Mayors from four cities, together with a representative of civil society and the core partners of the Fast-Track cities initiative-UNAIDS, the International Association of Providers of AIDS Care (IAPAC), the United Nations Human Settlements Programme (UN-Habitat) and the city of Paris-participated in a virtual side event on urban settings on 10 June, held during the United Nations High-Level Meeting on AIDS.
The participants reflected on the progress made in urban HIV responses and disruptions related to COVID-19, the importance of sustained political leadership and commitment during public health crises and the critical role of communities in strengthening HIV and other health services.
“A Fast-Track city is a city embracing human rights and advocating for more equality and freedom. The freedom to be true to yourself, to live where you want, to live free of prejudice, and with equal chance to stay healthy,” said the Mayor of Paris, Anne Hidalgo, in her opening address.
In her message, Maimunah Mohd Sharif, the Executive Director of UN‐Habitat, highlighted that, “Reducing inequalities is central to both UN-Habitat’s mission broadly and to ending urban HIV epidemics given the unacceptable disparities we see with respect to HIV among sexual and ethnic minorities, including the LGBTQ+ populations, migrants and refugees, and other marginalized populations, such as those in slums and informal settlements.”
Sibongile Tshabalala, the national Chairperson of the Treatment Action Campaign in South Africa, emphasized the importance of community leadership if we want to end AIDS, and called for communities to be at the centre of the HIV response within the context of ending social marginalization and health inequalities.

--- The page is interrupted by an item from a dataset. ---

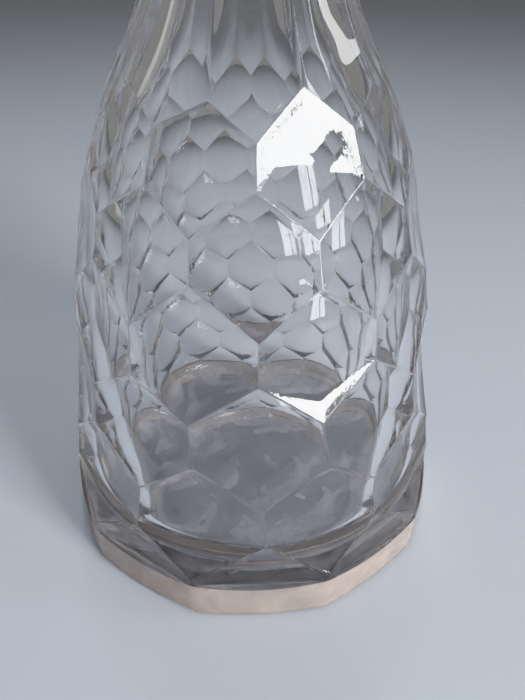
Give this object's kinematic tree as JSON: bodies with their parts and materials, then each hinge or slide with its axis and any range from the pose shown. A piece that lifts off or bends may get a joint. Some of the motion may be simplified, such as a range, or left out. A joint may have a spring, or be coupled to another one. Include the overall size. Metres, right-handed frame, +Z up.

Attending mayors from Baton Rouge, Johannesburg, Kyiv and Quezon City presented their experiences in exercising public health leadership in HIV responses at the city level and in mitigating the impact of the COVID-19 pandemic. Many cities have made significant progress in accelerating their urban HIV responses since the beginning of the Fast-Track cities initiative on World AIDS Day 2014. In Kyiv, for example, according to national data the percentage of people who know their HIV status and are on antiretroviral therapy rose from less than 50% in 2015 to 83% in 2019, with 95% of those being virally suppressed. In Paris, according to national data the number of new HIV infections dropped by 16% between 2015 and 2018. And in Johannesburg, a targeted testing approach during the COVID-19 pandemic led to an increase in the percentage of people living with HIV knowing their status, from 86% in March 2020 to 91% in 2021, according to national data.

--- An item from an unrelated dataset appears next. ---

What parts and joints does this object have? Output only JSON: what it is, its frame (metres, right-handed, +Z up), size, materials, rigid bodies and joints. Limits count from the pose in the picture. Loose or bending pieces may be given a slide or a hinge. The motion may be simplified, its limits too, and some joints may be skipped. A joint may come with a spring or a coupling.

Josefina Belmonte, the Mayor of Quezon City, called on mayors to use the “Power and resources at their disposal towards the common good, including eradicating HIV and addressing issues that others are afraid to address because they are controversial or they may not be acceptable or not be politically sound.” She added that, “It is every person’s right to live freely, humanely and justly in the world they were born in and it is our duty as mayors elected by the people to make that happen for them.”
The moderator of the event, IAPAC President/Chief Executive Officer José M. Zuniga, recognized the progress made by Fast-Track cities, even within the context of the COVID-19 pandemic. “City public health leadership is translating into countless lives saved and enhanced, including as Fast-Track cities grapple with an emerging COVID-19 pandemic and simultaneously work to maintain a continuity of HIV and other essential health services for all of their citizens,” he said.

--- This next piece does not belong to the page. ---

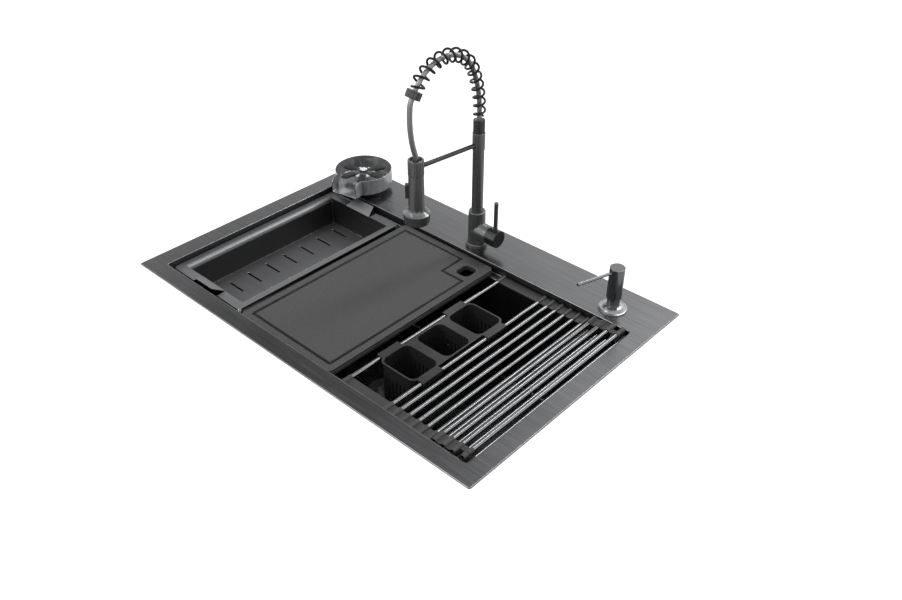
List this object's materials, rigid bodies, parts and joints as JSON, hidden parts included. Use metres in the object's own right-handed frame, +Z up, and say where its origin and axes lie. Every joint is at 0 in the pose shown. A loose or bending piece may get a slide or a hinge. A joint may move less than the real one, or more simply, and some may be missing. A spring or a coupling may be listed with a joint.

In many cities, the 90-90-90 targets for 2020 were not achieved, partly because of COVID-19-related disruptions, but also due to persistent inequalities and social exclusion. A prioritization of social enablers is therefore required to regain momentum against HIV across the Fast-Track cities network.
In her closing statement, Winnie Byanyima, the UNAIDS Executive Director, called on cities and municipalities around the world to recommit to accelerated urban HIV responses, to exercise public health leadership to achieve the 2025 targets, to end inequalities and social exclusion and to end AIDS as a public health threat by 2030.